Most of the test focused on the three courses that I took full year sequences in; namely, Real Analysis, Topology, and Modern Algebra. Most of the topology questions were on point-set topology, because Dr. Stowe didn't realize that we did a lot of algebraic topology second semester. As a result, he asked me about fundamental groups but not about homology groups, since he was just asking stuff off the top of his head once he realized that algebraic topology had been covered. The most involved proof they asked me to do was in point-set topology; namely, to explain why any infinite sequence of points in a compact metric space must have a cluster point. It's not a complicated proof, given some preliminary stuff that we had already talked about, but given the fact that I didn't actually look at this proof while studying, it was rather involved to come up with extemporaneously. Then he asked me the difference between a cluster point and a limit point, which was ironic because the whole time we were talking about cluster points, I was trying to think how the two concepts were different, and hadn't figured it out. After thinking about just that for a few moments, I realized that I was reading a condition into the definition of cluster point that wasn't there. Hmm, I just realized that I failed to answer one question that he asked in that regard. I answered a related question, and then he said something like, "That's close enough; let's move on." Huh. I still don't know the answer. What he actually asked was whether something like the Bolzano-Weirstrauss Theorem applies to an arbitrary compact metric space. He asked it in such a way that implied the answer is no. I'll have to think about that one.

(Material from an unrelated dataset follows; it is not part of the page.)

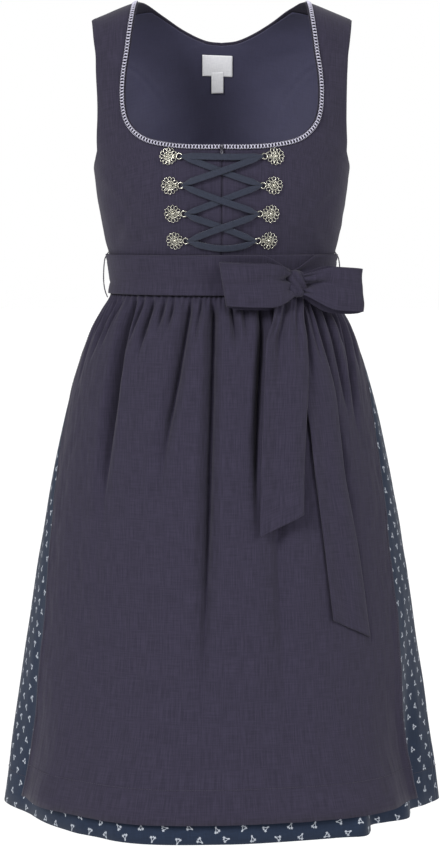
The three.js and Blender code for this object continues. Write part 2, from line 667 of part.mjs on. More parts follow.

When we got to Modern Algebra, Dr. Hill pointed out that all four questions I skipped on the written exam were about Field Theory, and then proceeded to ask all Field Theory questions. That part of the exam didn't go so well. At least she didn't ask about Galois Theory.

After it was all over, the outside committee member, who was from the business department, commented that the only thing she understood the entire time was the term "function of x".